As HP 3000s continue to age their disks go bad. Disk failure is the top cause of HP 3000 downtime by now, here in the fourth decade of the server's era. While no 3000 internal disks go back that far, it's not tough to find a drive that first went online during the previous century.

Turbo SSHDIt's the fate of any component with moving parts. There's a long-term way around these kinds of failures of legacy drives. MPE/iX apps will run on a virtualized 3000 server, so new and whizzy disks like the world’s fastest hard drive— the Seagate Enterprise Turbo solid state hybrid drive (SSHD) -- can become the harbor for MPE LDEVs. Seagate is touting its device as "The industry’s first enterprise SSHD that combines the capacity of a hard drive with solid-state flash enabling high-speed performance for mission critical data."

Seagate notes that their Enterprise Turbo is part of IBM's System x (Linux) server options, and it performs three times faster than a 15K RPM drive. To be fair, Seagate's new drive only has a five-year warranty. The original HP disk hardware obviously had a lifespan of twice that, as a MTBF.

Even after replacing a faulty HP-grade drive in the original Hewlett-Packard iron — certainly not expensive at today's prices, when you can find one — there are a few software steps to watch. For example, one failed system disk was a member in MPEXL_SYSTEM_VOLUME_SET. When the 3000 was restarted after replacement it reported that this LDEV 4 -- a new drive -- was not available. Even a trip into SYSGEN would give a warning that the LDEV "was is part of the system volume set and cannot be deleted." There was an INSTALL from tape because some of the system files were on that device, which worked successfully.
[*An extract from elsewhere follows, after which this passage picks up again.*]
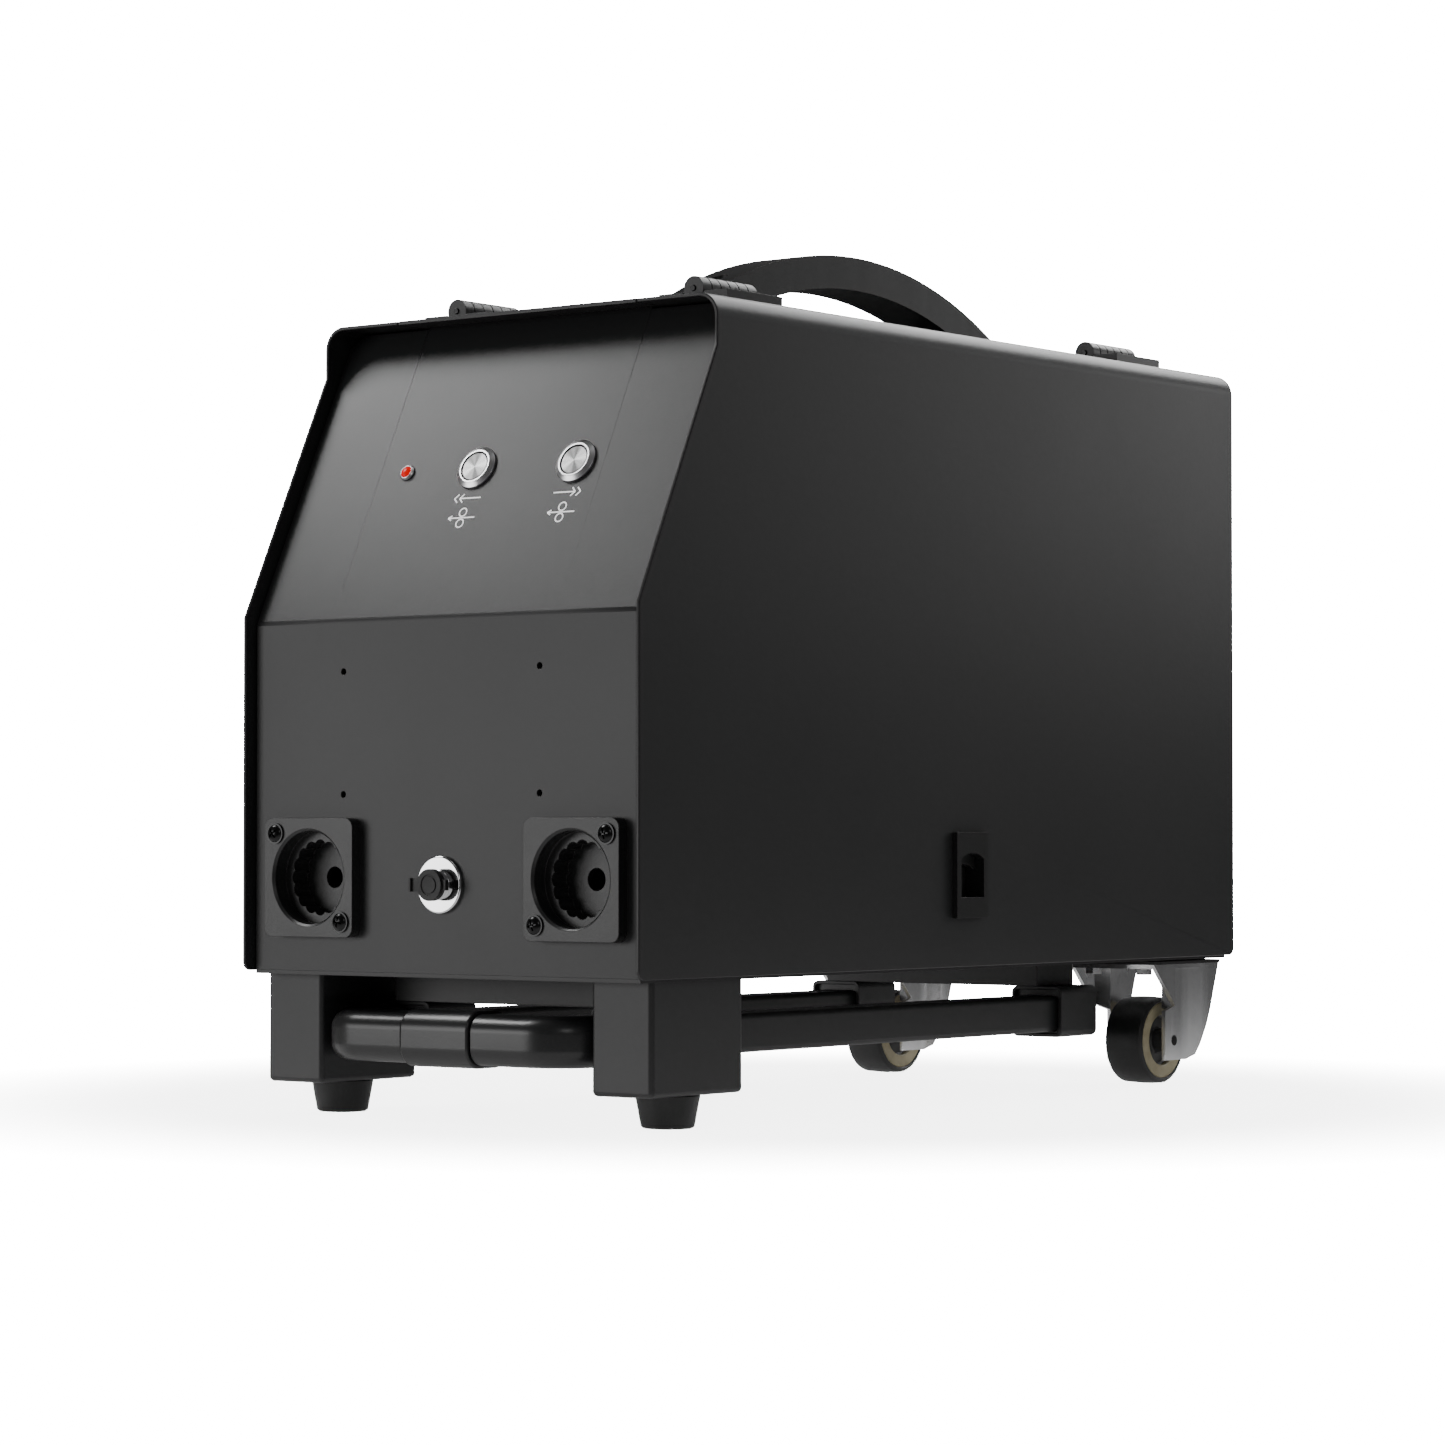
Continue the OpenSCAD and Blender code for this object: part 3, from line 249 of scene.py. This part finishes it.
def brassPlate(name):
    b = Bench(name)
    cloud = b.noise(60, 4)
    lathe = b.noise(300, 3, 0.6, b.stretched((1, 12, 1)))
    colour = b.blend(b.fit(cloud, 0.3, 0.7, 0, 1), (0.42, 0.27, 0.09, 1), (0.62, 0.43, 0.17, 1))
    return b.finish(colour, b.fit(lathe, 0.3, 0.7, 0.22, 0.38), 1.0, b.bump(lathe, 0.1, 0.0001))


def circuitBoard(name):
    b = Bench(name)
    cell = b.cells(170, feature="DISTANCE_TO_EDGE")
    traces = 1 - b.fit(cell, 0.03, 0.06, 0, 1)
    pads = 1 - b.fit(b.cells(420), 0.16, 0.2, 0, 1)
    colour = b.blend(b.noise(40), (0.006, 0.07, 0.025, 1), (0.01, 0.11, 0.045, 1))
    colour = b.blend(traces * 0.7, colour, (0.03, 0.2, 0.08, 1))
    colour = b.blend(pads, colour, (0.5, 0.4, 0.22, 1))
    return b.finish(colour, b.fit(b.noise(300), 0.3, 0.7, 0.3, 0.45), pads * 0.8,
                    b.bump(traces * 0.5 + pads * 0.5, 0.25, 0.0001))


def inkWithPaintedGlow(name):
    b = Bench(name)
    worn = b.noise(900, 5, 0.7)
    colour = b.blend(b.fit(worn, 0.62, 0.82, 0, 0.4), shade(0.85), shade(0.5))
    # painted light: a white emission makes the printed signs glow so they read whiter
    return b.finish(colour, b.fit(worn, 0.3, 0.7, 0.45, 0.6), 0.0, b.bump(worn, 0.1, 0.00005),
                    Emission_Color=(1, 1, 1, 1), Emission_Strength=0.9)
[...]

But how to get rid of this disk?

Gilles Schipper of support provider GSA said that the INSTALL is something to watch while resetting 3000 system disks.

Sounds like the install did not leave you with only a single MPEXL_SYSTEM_VOLUME_SET disk.

Could it be that you have more than one system volume after INSTALL, because other, non-LDEV 1 volumes were added with the AVOL command of SYSGEN -- instead of the more traditional way of adding system volumes via the VOLUTIL utility?

You can check as follows:

SYSGEN
IO
LVOL

If the resulting output shows more than one volume, that's the answer.

Schipper offers a repair solution as well.

The solution would be as follows:

1. Reboot with:

START NORECOVERY SINGLE-DISC SINGLE-USER

2. With SYSGEN, perform a DVOL for all non-ldev1 volumes

3. HOLD, then KEEP CONFIG.SYS

4. Create a new SLT

5. Perform INSTALL from newly-created SLT.

6. Add any non-LDEV1 system volumes with VOLUTIL. This will avoid such problems in future.

If you do see only one system volume with the LVOL command, then VOLUTIL was used to add LDEV4 to the MPEXL_SYSTEM_VOLUME_SET after the install.